Zimbabweans' anger against their president builds
Even the opposition is wary of unpredictable riots in the country's worsening political and economic crisis.
HARARE, ZIMBABWE
Zimbabwe's leading opposition party is riding a tiger of seething public anger.
The rage is fed by a stumbling economy and political oppression and is directed at President Robert Mugabe.
But the Movement for Democratic Change (MDC) does not feel at all in command of that tiger and is, in fact, leery of its wild, uncontrolled nature and the dangerous reactions it provokes in Mr. Mugabe, whom the MDC is trying to impeach.
Spontaneous, violent food riots broke out across the country two weeks ago when the prices of basic foodstuffs and fuel rose by more than 30 percent. The country is "pregnant with anger" as one commentator put it, and more riots are expected. A recent poll of 2,000 Zimbabweans, conducted by South Africa's Helen Suzman Foundation, reported that 74 percent want Mugabe to step down, and 56 percent want impeachment.
MDC spokesman Nomore Sibanda says the food riots were not orchestrated by the opposition, as the government has implied. Regardless, the riots have refueled an anti-MDC terror campaign started during the June parliamentary elections by police, soldiers, Mugabe's ZANU-PF, party and his allies among militant war veterans. An estimated 30 died, and thousands more were injured in that election campaign and in land invasions sparked by Mugabe's call for blacks to take back land from white farmers.
Times are so tough in Zimbabwe that "people are saying, 'Even if we get killed opposing Mugabe, we're already dead,' " says Mr. Sibanda. "Are we as a party to say, OK, let's lose as many lives as necessary to get rid of Mugabe now? Or should we wait for the presidential elections scheduled for 2002?" Short on policies and organization, the year-old MDC says it would like to wait a while before challenging Mugabe's presidency.
"The view of the ordinary person is they want ZANU-PF out, like, yesterday, whether we have an alternative in place or not. But if you want my own opinion we should not be in a hurry," says SIbanda. But, he concedes, the reality is the MDC must keep up with that tiger of public opinion.
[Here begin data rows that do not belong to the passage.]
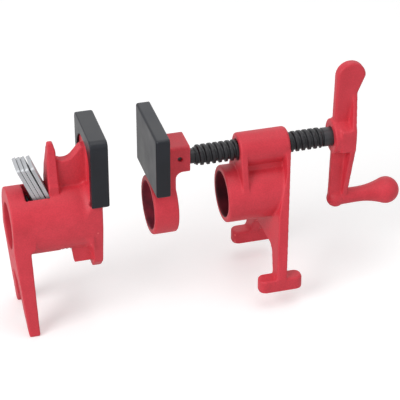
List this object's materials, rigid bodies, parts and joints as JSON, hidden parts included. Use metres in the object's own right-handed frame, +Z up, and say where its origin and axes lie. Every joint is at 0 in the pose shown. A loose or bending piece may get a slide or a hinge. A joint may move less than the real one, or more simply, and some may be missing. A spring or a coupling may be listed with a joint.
{
  "type": "pipe clamp",
  "caption": "Woodworking pipe clamp: a screw head with a crank and sliding jaw, and a tail stop with leaning clutch plates; the pipe is left out.",
  "frame": {"origin": "centre of the mouth of the head's pipe bore, on the pipe's axis", "axes": "+X along the pipe from the tail stop towards the crank, +Z up through the screw, +Y to the far side"},
  "size_m": [0.2371, 0.065, 0.1403],
  "materials": {
    "red_paint": "satin hammered paint on cast iron",
    "black_steel": "blackened satin",
    "pin_steel": "dull",
    "plate_steel": "galvanised",
    "black_plastic": "semi-gloss"
  },
  "bodies": {
    "head": {"head_casting": "red_paint"},
    "jaw": {"front_jaw": "red_paint", "front_jaw_pad": "black_plastic", "jaw_retaining_pin": "black_steel"},
    "screw": {"clamp_screw": "black_steel", "crank_handle": "red_paint", "handle_pin": "pin_steel"},
    "tail": {"tail_casting": "red_paint", "tail_jaw_pad": "black_plastic", "clutch_spring": "black_steel"},
    "plate_1": {"clutch_plate_1": "plate_steel"},
    "plate_2": {"clutch_plate_2": "plate_steel"},
    "plate_3": {"clutch_plate_3": "plate_steel"},
    "plate_4": {"clutch_plate_4": "plate_steel"}
  },
  "joints": [
    {"name": "jaw_travel", "type": "slide", "parent": "head", "child": "jaw", "axis": [1, 0, 0], "range_m": [-0.021, 0.028]},
    {"name": "screw_spin", "type": "hinge", "parent": "jaw", "child": "screw", "pos_m": [0, 0, 0.0287], "axis": [1, 0, 0], "range_deg": [-2110, 2810]},
    {"name": "tail_slide", "type": "slide", "parent": "head", "child": "tail", "axis": [1, 0, 0], "range_m": [-0.4, 0.005]},
    {"name": "plate_1_tilt", "type": "hinge", "parent": "tail", "child": "plate_1", "pos_m": [-0.11215, 0, 0.021], "axis": [0, 1, 0], "range_deg": [0, 23], "deforming": ["clutch_spring"]},
    {"name": "plate_2_tilt", "type": "hinge", "parent": "tail", "child": "plate_2", "pos_m": [-0.10975, 0, 0.021], "axis": [0, 1, 0], "range_deg": [0, 22.8]},
    {"name": "plate_3_tilt", "type": "hinge", "parent": "tail", "child": "plate_3", "pos_m": [-0.10735, 0, 0.021], "axis": [0, 1, 0], "range_deg": [0, 22.6]},
    {"name": "plate_4_tilt", "type": "hinge", "parent": "tail", "child": "plate_4", "pos_m": [-0.1045, 0, 0.021], "axis": [0, 1, 0], "range_deg": [0, 21.8]}
  ],
  "couplings": [
    {"joint": "screw_spin", "follows": "jaw_travel", "rad_per_m": 1745.3},
    {"joint": "plate_2_tilt", "follows": "plate_1_tilt", "ratio": 0.9913},
    {"joint": "plate_3_tilt", "follows": "plate_1_tilt", "ratio": 0.98261},
    {"joint": "plate_4_tilt", "follows": "plate_1_tilt", "ratio": 0.94783}
  ]
}
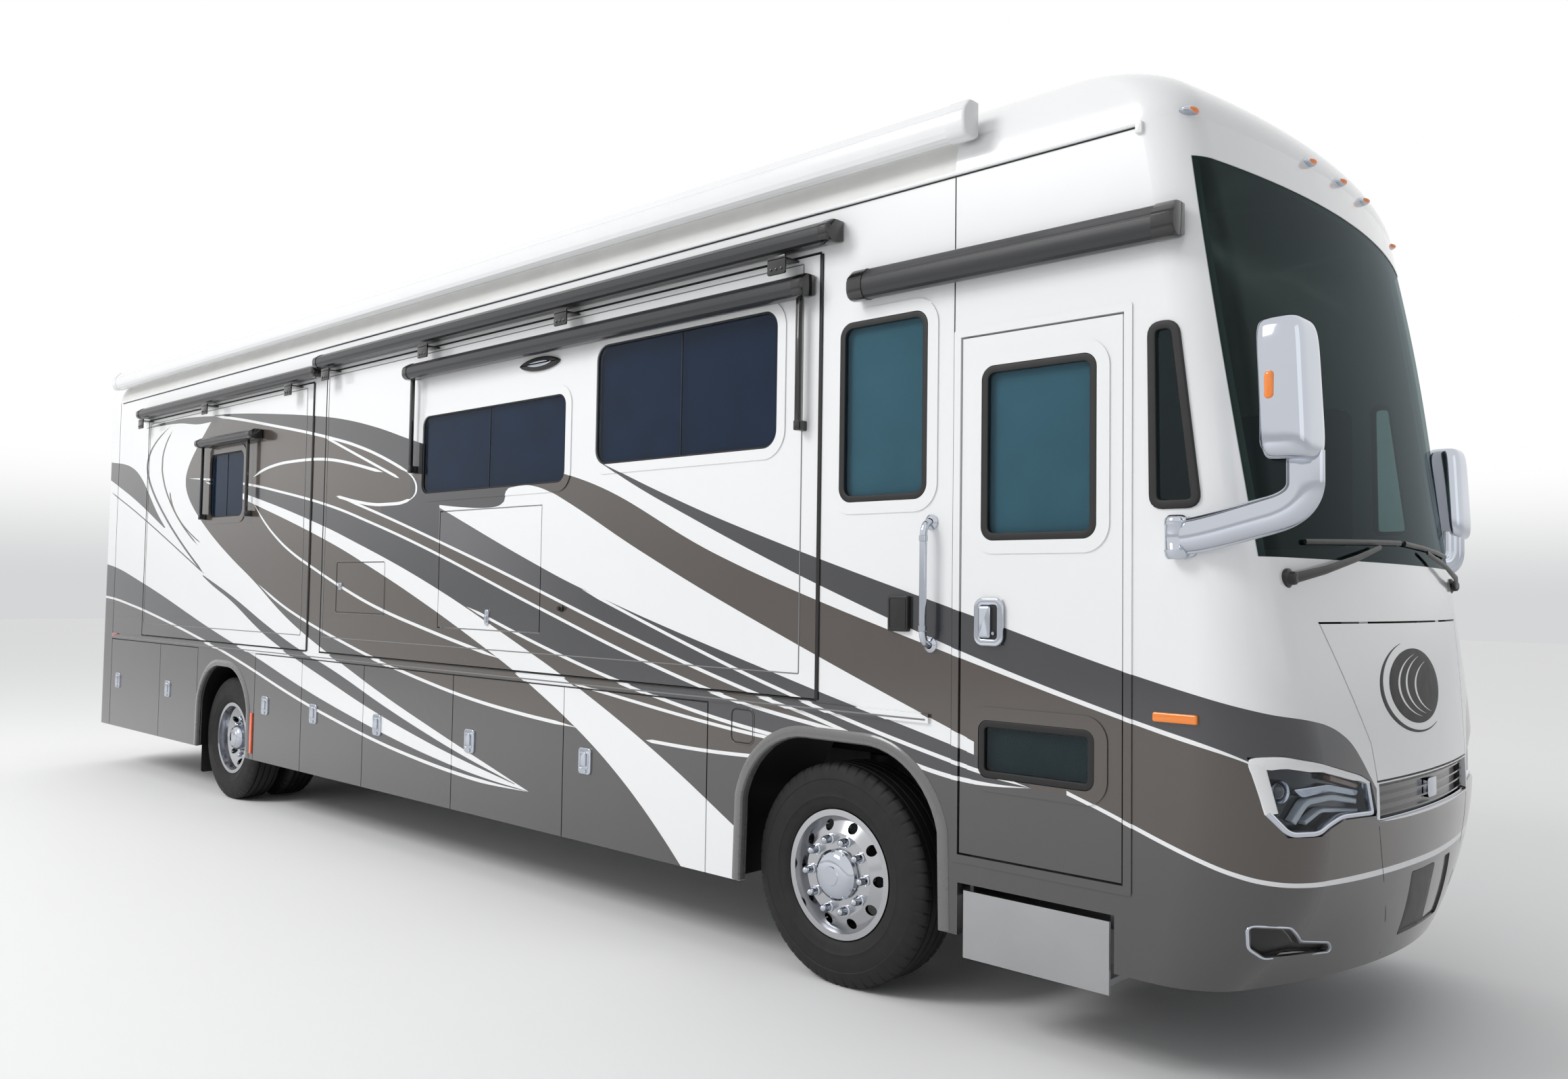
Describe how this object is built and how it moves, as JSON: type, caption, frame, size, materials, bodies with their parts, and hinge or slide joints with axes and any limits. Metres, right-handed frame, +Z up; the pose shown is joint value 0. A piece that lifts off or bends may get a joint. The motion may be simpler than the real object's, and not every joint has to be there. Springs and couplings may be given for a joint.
{
  "type": "motorhome",
  "caption": "Rear-engined coach motorhome with raised front cap, slide-out rooms, luggage bay doors, awnings, chrome mirrors and twin rear wheels.",
  "frame": {"origin": "on the ground under the middle of the overall length and width", "axes": "+X forward, +Y to the left side, +Z up"},
  "size_m": [12.34, 3.25, 4.105],
  "materials": {
    "body_paint": "gloss",
    "roof_skin": "satin",
    "awning_white": "gloss",
    "awning_dark": "satin",
    "frame_steel": "satin",
    "floor_panel": "matte",
    "engine_iron": "matte",
    "tinted_glass": "gloss",
    "chrome": "polished",
    "wheel_alloy": "polished",
    "tyre_rubber": "matte",
    "lamp_plastic": "gloss",
    "black_plastic": "satin",
    "cab_trim": "matte",
    "seat_leather": "satin",
    "step_metal": "brushed"
  },
  "bodies": {
    "coach_body": {"chassis_frame": "frame_steel", "body_floor": "floor_panel", "step_well": "floor_panel", "wall_right": "body_paint", "wall_left": "body_paint", "roof": "roof_skin", "front_cap": "body_paint", "rear_cap": "body_paint", "windscreen": "tinted_glass", "cab_glass": "tinted_glass", "roof_awning": "awning_white", "roof_units": "roof_skin", "awning_cases": "awning_dark", "mirrors": "chrome", "headlights": "lamp_plastic", "grille": "black_plastic", "lamps": "lamp_plastic", "wipers": "black_plastic", "front_axle": "frame_steel", "rear_axle": "frame_steel", "engine": "engine_iron", "dashboard": "cab_trim", "cab_seats": "seat_leather"},
    "steering_wheel": {"steering_wheel": "black_plastic"},
    "hood": {"hood": "body_paint"},
    "engine_door": {"engine_door": "body_paint"},
    "entry_door": {"entry_door": "body_paint", "entry_door_glass": "tinted_glass"},
    "entry_step": {"entry_step": "step_metal"},
    "slide_rear_right": {"slide_rear_right": "body_paint", "slide_rear_right_glass": "tinted_glass", "window_awning_rear": "awning_dark"},
    "slide_mid_right": {"slide_mid_right": "body_paint", "slide_mid_right_glass": "tinted_glass", "window_awning_mid": "awning_dark"},
    "slide_left": {"slide_left": "body_paint", "slide_left_glass": "tinted_glass"},
    "locker_door": {"locker_door": "body_paint"},
    "knuckle_right": {"knuckle_right": "frame_steel"},
    "wheel_front_right": {"rim_front_right": "wheel_alloy", "tyre_front_right": "tyre_rubber"},
    "wheels_rear_right": {"rims_rear_right": "wheel_alloy", "tyres_rear_right": "tyre_rubber"},
    "knuckle_left": {"knuckle_left": "frame_steel"},
    "wheel_front_left": {"rim_front_left": "wheel_alloy", "tyre_front_left": "tyre_rubber"},
    "wheels_rear_left": {"rims_rear_left": "wheel_alloy", "tyres_rear_left": "tyre_rubber"},
    "bay_door_right_1": {"bay_door_right_1": "body_paint"},
    "bay_door_right_2": {"bay_door_right_2": "body_paint"},
    "bay_door_right_3": {"bay_door_right_3": "body_paint"},
    "bay_door_right_4": {"bay_door_right_4": "body_paint"},
    "bay_door_right_5": {"bay_door_right_5": "body_paint"},
    "bay_door_right_6": {"bay_door_right_6": "body_paint"},
    "bay_door_right_7": {"bay_door_right_7": "body_paint"},
    "bay_door_left_1": {"bay_door_left_1": "body_paint"},
    "bay_door_left_2": {"bay_door_left_2": "body_paint"},
    "bay_door_left_3": {"bay_door_left_3": "body_paint"},
    "bay_door_left_4": {"bay_door_left_4": "body_paint"}
  },
  "joints": [
    {"name": "steer_right", "type": "hinge", "parent": "coach_body", "child": "knuckle_right", "pos_m": [3.85, -0.858, 0.52], "axis": [0, 0, 1], "range_deg": [-40, 40]},
    {"name": "roll_front_right", "type": "hinge", "parent": "knuckle_right", "child": "wheel_front_right", "pos_m": [3.85, -1.068, 0.52], "axis": [0, 1, 0], "continuous": true},
    {"name": "roll_rear_right", "type": "hinge", "parent": "coach_body", "child": "wheels_rear_right", "pos_m": [-3.055, -1.075, 0.52], "axis": [0, 1, 0], "continuous": true},
    {"name": "steer_left", "type": "hinge", "parent": "coach_body", "child": "knuckle_left", "pos_m": [3.85, 0.858, 0.52], "axis": [0, 0, 1], "range_deg": [-40, 40]},
    {"name": "roll_front_left", "type": "hinge", "parent": "knuckle_left", "child": "wheel_front_left", "pos_m": [3.85, 1.068, 0.52], "axis": [0, 1, 0], "continuous": true},
    {"name": "roll_rear_left", "type": "hinge", "parent": "coach_body", "child": "wheels_rear_left", "pos_m": [-3.055, 1.075, 0.52], "axis": [0, 1, 0], "continuous": true},
    {"name": "steering_wheel_turn", "type": "hinge", "parent": "coach_body", "child": "steering_wheel", "pos_m": [5.21, 0.56, 1.8], "axis": [-0.5501, 0, 0.8351], "range_deg": [-720, 720]},
    {"name": "entry_door_swing", "type": "hinge", "parent": "coach_body", "child": "entry_door", "pos_m": [5.358, -1.2885, 1.85], "axis": [0, 0, 1], "range_deg": [0, 90]},
    {"name": "entry_step_slide", "type": "slide", "parent": "coach_body", "child": "entry_step", "axis": [0, -1, 0], "range_m": [0, 0.3]},
    {"name": "slide_rear_right_move", "type": "slide", "parent": "coach_body", "child": "slide_rear_right", "axis": [0, -1, 0], "range_m": [0, 0.6]},
    {"name": "slide_mid_right_move", "type": "slide", "parent": "coach_body", "child": "slide_mid_right", "axis": [0, -1, 0], "range_m": [0, 0.75]},
    {"name": "slide_left_move", "type": "slide", "parent": "coach_body", "child": "slide_left", "axis": [0, 1, 0], "range_m": [0, 0.75]},
    {"name": "locker_door_swing", "type": "hinge", "parent": "slide_mid_right", "child": "locker_door", "pos_m": [0.97, -1.2885, 2.351], "axis": [-1, 0, 0], "range_deg": [0, 90]},
    {"name": "hood_swing", "type": "hinge", "parent": "coach_body", "child": "hood", "pos_m": [6.05, 0, 1.93], "axis": [0, -1, 0], "range_deg": [0, 60]},
    {"name": "engine_door_swing", "type": "hinge", "parent": "coach_body", "child": "engine_door", "pos_m": [-6.176, 0, 1.636], "axis": [0, 1, 0], "range_deg": [0, 75]},
    {"name": "bay_door_right_1_swing", "type": "hinge", "parent": "coach_body", "child": "bay_door_right_1", "pos_m": [-4.5, -1.2885, 0.84], "axis": [0, 0, 1], "range_deg": [0, 90]},
    {"name": "bay_door_right_2_swing", "type": "hinge", "parent": "coach_body", "child": "bay_door_right_2", "pos_m": [-3.61, -1.2885, 0.84], "axis": [0, 0, 1], "range_deg": [0, 90]},
    {"name": "bay_door_right_3_swing", "type": "hinge", "parent": "coach_body", "child": "bay_door_right_3", "pos_m": [-1.56, -1.2885, 0.84], "axis": [0, 0, 1], "range_deg": [0, 90]},
    {"name": "bay_door_right_4_swing", "type": "hinge", "parent": "coach_body", "child": "bay_door_right_4", "pos_m": [-0.58, -1.2885, 0.84], "axis": [0, 0, 1], "range_deg": [0, 90]},
    {"name": "bay_door_right_5_swing", "type": "hinge", "parent": "coach_body", "child": "bay_door_right_5", "pos_m": [0.61, -1.2885, 0.84], "axis": [0, 0, 1], "range_deg": [0, 90]},
    {"name": "bay_door_right_6_swing", "type": "hinge", "parent": "coach_body", "child": "bay_door_right_6", "pos_m": [1.81, -1.2885, 0.84], "axis": [0, 0, 1], "range_deg": [0, 90]},
    {"name": "bay_door_right_7_swing", "type": "hinge", "parent": "coach_body", "child": "bay_door_right_7", "pos_m": [3.036, -1.2885, 0.84], "axis": [0, 0, 1], "range_deg": [0, 90]},
    {"name": "bay_door_left_1_swing", "type": "hinge", "parent": "coach_body", "child": "bay_door_left_1", "pos_m": [-1.05, 1.2885, 0.84], "axis": [0, 0, -1], "range_deg": [0, 90]},
    {"name": "bay_door_left_2_swing", "type": "hinge", "parent": "coach_body", "child": "bay_door_left_2", "pos_m": [0.31, 1.2885, 0.84], "axis": [0, 0, -1], "range_deg": [0, 90]},
    {"name": "bay_door_left_3_swing", "type": "hinge", "parent": "coach_body", "child": "bay_door_left_3", "pos_m": [1.67, 1.2885, 0.84], "axis": [0, 0, -1], "range_deg": [0, 90]},
    {"name": "bay_door_left_4_swing", "type": "hinge", "parent": "coach_body", "child": "bay_door_left_4", "pos_m": [3.036, 1.2885, 0.84], "axis": [0, 0, -1], "range_deg": [0, 90]}
  ],
  "couplings": [
    {"joint": "steer_left", "follows": "steer_right", "ratio": 1},
    {"joint": "steering_wheel_turn", "follows": "steer_right", "ratio": 18}
  ]
}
That's why the party swallowed its own misgivings and tabled articles of impeachment against Mugabe in Parliament on Oct. 25. The beleaguered president is also embroiled in a New York court case in which the families of four people killed in election violence have launched a $400 million suit against Mugabe.
The MDC had to move quickly on the impeachment issue, says Sibanda, because otherwise "people ... might turn against their own party, the MDC."
To the MDC's amazement the House Speaker, Emmerson Mnangagwa, has ruled that the impeachment motion meets constitutional requirements. He will appoint a parliamentary committee to investigate whether Mugabe has abused the Constitution while president.
Mugabe has threatened to arrest several MDC leaders, including its secretary-general, Morgan Tsivangirai, and some of the 57 MDC members of Parliament.
A few hours after the impeachment motion was tabled, Mugabe reacted with a strident speech to ZANU-PF adherents. He threatened to ignore a 1980 amnesty declared for all participants in the 1970s liberation war and to institute charges of genocide against the country's last white prime minister, Ian Smith, and other whites. Mr. Smith, retired from politics and now a cattle rancher, replied that he "would welcome" facing Mugabe in court.
"Ian Smith and his fellow whites committed genocide during our liberation war," says Mugabe. "We buried hundreds of [soldiers] ... killed by the white imperialist forces. They will stand trial for their crimes. After all, in Europe they are still hunting for those behind the Nazi war crimes."
Sibanda, the MDC spokesman, says his group gets assistance from the white Commercial Farmers Union (CFU), as well as by selling memberships to other Zimbabweans including expatriates in South Africa, the US, and Britain. Whites make up less than 1 percent of the country's 12 million population, yet they own the bulk of the country's best land.
Some commentators such as columnist Chido Makunike with the independent Standard newspaper say the CFU is just trying to use the MDC as he claims they previously used ZANU-PF: to stave off meaningful land reform. Now that ZANU-PF is grasping at land reform to maintain its slipping rural power base, wrote Mr. Makunike on Sunday, the CFU has sought a "marriage of convenience" with the MDC.
Sibanda says the MDC "wants to unite all Zimbabweans of all races, but we do worry about unreformed whites" in the party "who don't believe they can be led by a black person."